» Objective
Provide the data again in its entirety, exactly as given.

» Data lines

::::

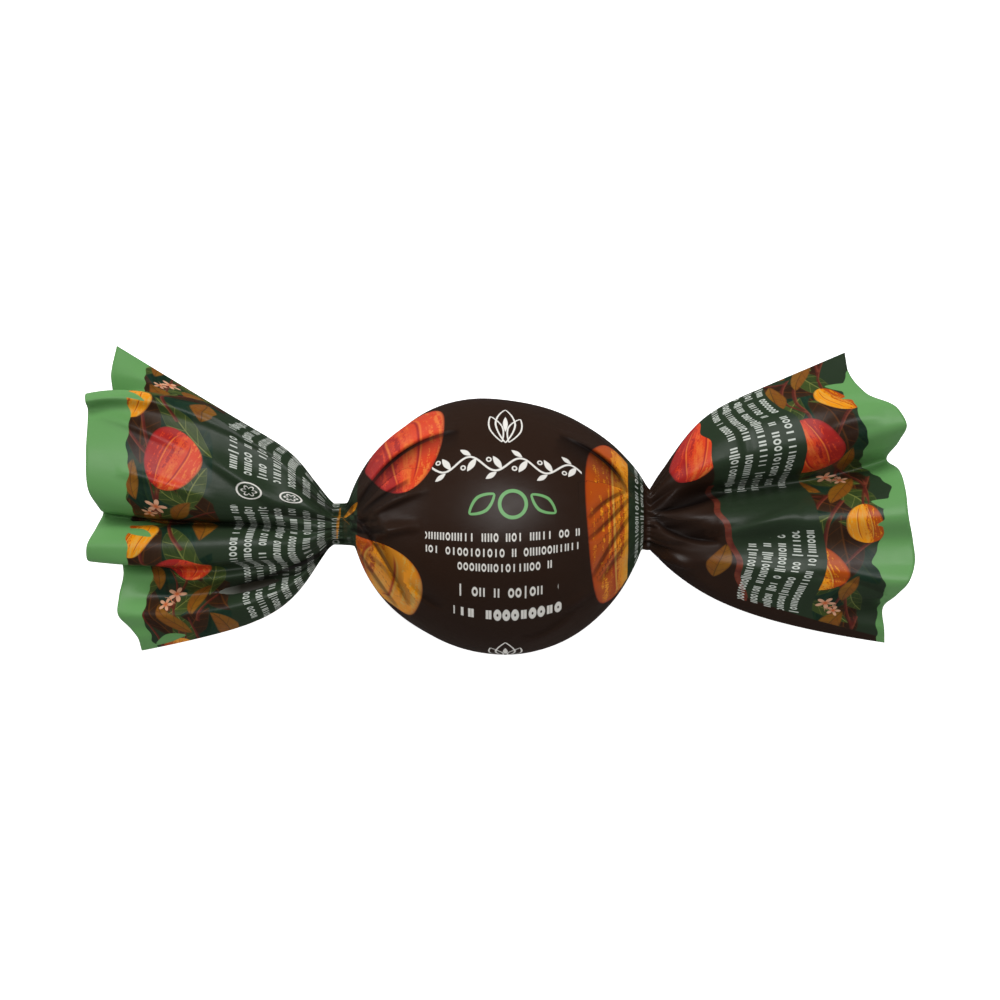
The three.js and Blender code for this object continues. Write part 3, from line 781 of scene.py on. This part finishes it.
# Ground: a brown panel over the truffle, which runs on to the right as far as a stem that trims it,
# and night green beyond. A narrow brown hem follows the low edge of the right fan.
PANEL_LEFT, PANEL_RIGHT = -17.8, 17.5
BROWN_START, BROWN_REACH = HALF_BODY - 0.9, HALF_BODY + 7.3
HEM_ROUND, HEM_HALF, HEM_NARROWS, HEM_END = -25.6, 5.0, HALF_BODY + 14.0, HALF_BODY + 27.0
TRIM_ROUND, TRIM_LONG, TRIM_HALF = -7.0, 14.0, 0.34

on_body = higher(less(PANEL_LEFT, place_along), less(place_along, PANEL_RIGHT))
fan_start = less(BROWN_START, place_along)
slope = calc("POWER", scaled(place_round, -0.04, 0.2, clamp=True), 1.6)
wave = calc("SINE", times(place_round, 0.9))
fan_end = less(place_along, scaled(slope, 4.0, scaled(wave, 0.22, BROWN_REACH)))
hem = less(size_of(less(place_round, HEM_ROUND)), HEM_HALF)
hem = scaled(less(place_along, HEM_NARROWS), 0.2, hem)
hem_end = higher(higher(hem, fan_start), less(place_along, HEM_END))
on_fan = higher(fan_start, lower(fan_end, hem_end))
colour = over("night_green", "brown", within(lower(on_body, on_fan), 0.08))
trim = both(line_at(less(fan_end, 0.1), TRIM_HALF), line_at(less(place_round, TRIM_ROUND), TRIM_LONG))
colour = over(colour, over("stem_light", "stem", mottle), trim)

# Fine print: a mark's half height and what a tall one has more, as shares of its row's height, then
# the draws from which a mark is tall, a pair of bars, a bead or left out.
MARK_HALF, TALL_MORE = 0.34, 0.14
TALL_FROM, PAIR_FROM, BEAD_FROM, GAP_FROM = 0.78, 0.45, 0.6, 0.88


def fine_row(off_row, row, lengthways, height, cell, wider=1.0, weight=0.08):
    """A row of bars and beads of uneven height, in short groups. Weight is half a stroke's width;
    wider stretches the marks along the row."""
    cell = times(wider, cell)
    stroke = times(wider, weight)
    cell_place = per(lengthways, cell)
    luck = nodes.new("ShaderNodeTexWhiteNoise")
    luck.noise_dimensions = "2D"
    links.new(point(calc("FLOOR", cell_place), row), luck.inputs["Vector"])
    chance = nodes.new("ShaderNodeSeparateColor")
    links.new(luck.outputs["Color"], chance.inputs[0])
    off_cell = times(less(calc("FRACT", cell_place), 0.5), cell)
    half = times(cell, 0.5)
    is_tall = calc("GREATER_THAN", chance.outputs[0], TALL_FROM)
    tall = scaled(is_tall, TALL_MORE * height, MARK_HALF * height)
    off_bar = size_of(off_row)
    paired = calc("GREATER_THAN", chance.outputs[2], PAIR_FROM)
    spread = times(paired, scaled(stroke, -2.2, half))
    bars = per(less(size_of(off_cell), spread), wider)
    bar = both(line_at(bars, weight, 0.05), within(less(off_bar, tall), 0.05))
    across = per(off_cell, less(half, stroke))
    high = per(off_bar, MARK_HALF * height)
    ring = less(radius_of(across, high), 0.8)
    bead = line_at(ring, 3.2 * weight, 0.15)
    is_bead = calc("GREATER_THAN", chance.outputs[1], BEAD_FROM)
    filled = calc("LESS_THAN", luck.outputs["Value"], GAP_FROM)
    mark = scaled(is_bead, less(bead, bar), bar)
    return both(mark, filled)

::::

» Exercise solution
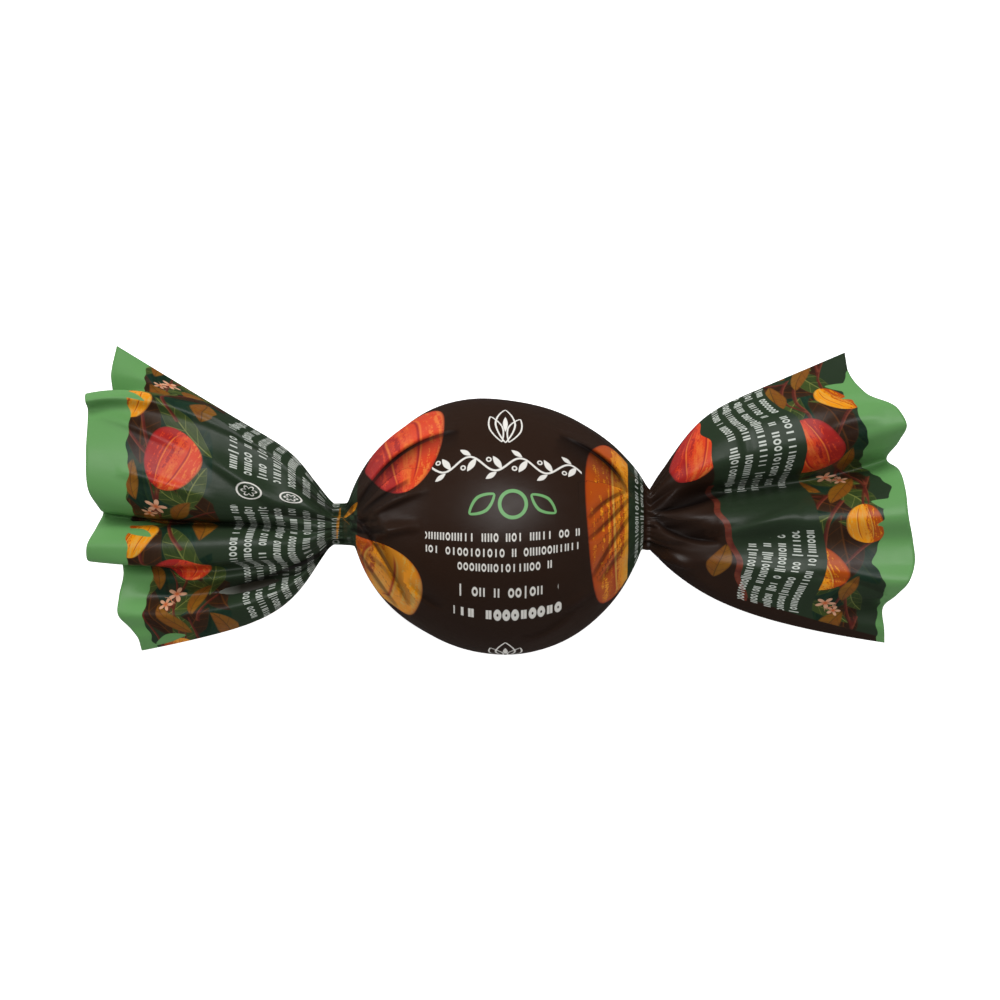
The three.js and Blender code for this object continues. Write part 3, from line 781 of scene.py on. This part finishes it.
# Ground: a brown panel over the truffle, which runs on to the right as far as a stem that trims it,
# and night green beyond. A narrow brown hem follows the low edge of the right fan.
PANEL_LEFT, PANEL_RIGHT = -17.8, 17.5
BROWN_START, BROWN_REACH = HALF_BODY - 0.9, HALF_BODY + 7.3
HEM_ROUND, HEM_HALF, HEM_NARROWS, HEM_END = -25.6, 5.0, HALF_BODY + 14.0, HALF_BODY + 27.0
TRIM_ROUND, TRIM_LONG, TRIM_HALF = -7.0, 14.0, 0.34

on_body = higher(less(PANEL_LEFT, place_along), less(place_along, PANEL_RIGHT))
fan_start = less(BROWN_START, place_along)
slope = calc("POWER", scaled(place_round, -0.04, 0.2, clamp=True), 1.6)
wave = calc("SINE", times(place_round, 0.9))
fan_end = less(place_along, scaled(slope, 4.0, scaled(wave, 0.22, BROWN_REACH)))
hem = less(size_of(less(place_round, HEM_ROUND)), HEM_HALF)
hem = scaled(less(place_along, HEM_NARROWS), 0.2, hem)
hem_end = higher(higher(hem, fan_start), less(place_along, HEM_END))
on_fan = higher(fan_start, lower(fan_end, hem_end))
colour = over("night_green", "brown", within(lower(on_body, on_fan), 0.08))
trim = both(line_at(less(fan_end, 0.1), TRIM_HALF), line_at(less(place_round, TRIM_ROUND), TRIM_LONG))
colour = over(colour, over("stem_light", "stem", mottle), trim)

# Fine print: a mark's half height and what a tall one has more, as shares of its row's height, then
# the draws from which a mark is tall, a pair of bars, a bead or left out.
MARK_HALF, TALL_MORE = 0.34, 0.14
TALL_FROM, PAIR_FROM, BEAD_FROM, GAP_FROM = 0.78, 0.45, 0.6, 0.88


def fine_row(off_row, row, lengthways, height, cell, wider=1.0, weight=0.08):
    """A row of bars and beads of uneven height, in short groups. Weight is half a stroke's width;
    wider stretches the marks along the row."""
    cell = times(wider, cell)
    stroke = times(wider, weight)
    cell_place = per(lengthways, cell)
    luck = nodes.new("ShaderNodeTexWhiteNoise")
    luck.noise_dimensions = "2D"
    links.new(point(calc("FLOOR", cell_place), row), luck.inputs["Vector"])
    chance = nodes.new("ShaderNodeSeparateColor")
    links.new(luck.outputs["Color"], chance.inputs[0])
    off_cell = times(less(calc("FRACT", cell_place), 0.5), cell)
    half = times(cell, 0.5)
    is_tall = calc("GREATER_THAN", chance.outputs[0], TALL_FROM)
    tall = scaled(is_tall, TALL_MORE * height, MARK_HALF * height)
    off_bar = size_of(off_row)
    paired = calc("GREATER_THAN", chance.outputs[2], PAIR_FROM)
    spread = times(paired, scaled(stroke, -2.2, half))
    bars = per(less(size_of(off_cell), spread), wider)
    bar = both(line_at(bars, weight, 0.05), within(less(off_bar, tall), 0.05))
    across = per(off_cell, less(half, stroke))
    high = per(off_bar, MARK_HALF * height)
    ring = less(radius_of(across, high), 0.8)
    bead = line_at(ring, 3.2 * weight, 0.15)
    is_bead = calc("GREATER_THAN", chance.outputs[1], BEAD_FROM)
    filled = calc("LESS_THAN", luck.outputs["Value"], GAP_FROM)
    mark = scaled(is_bead, less(bead, bar), bar)
    return both(mark, filled)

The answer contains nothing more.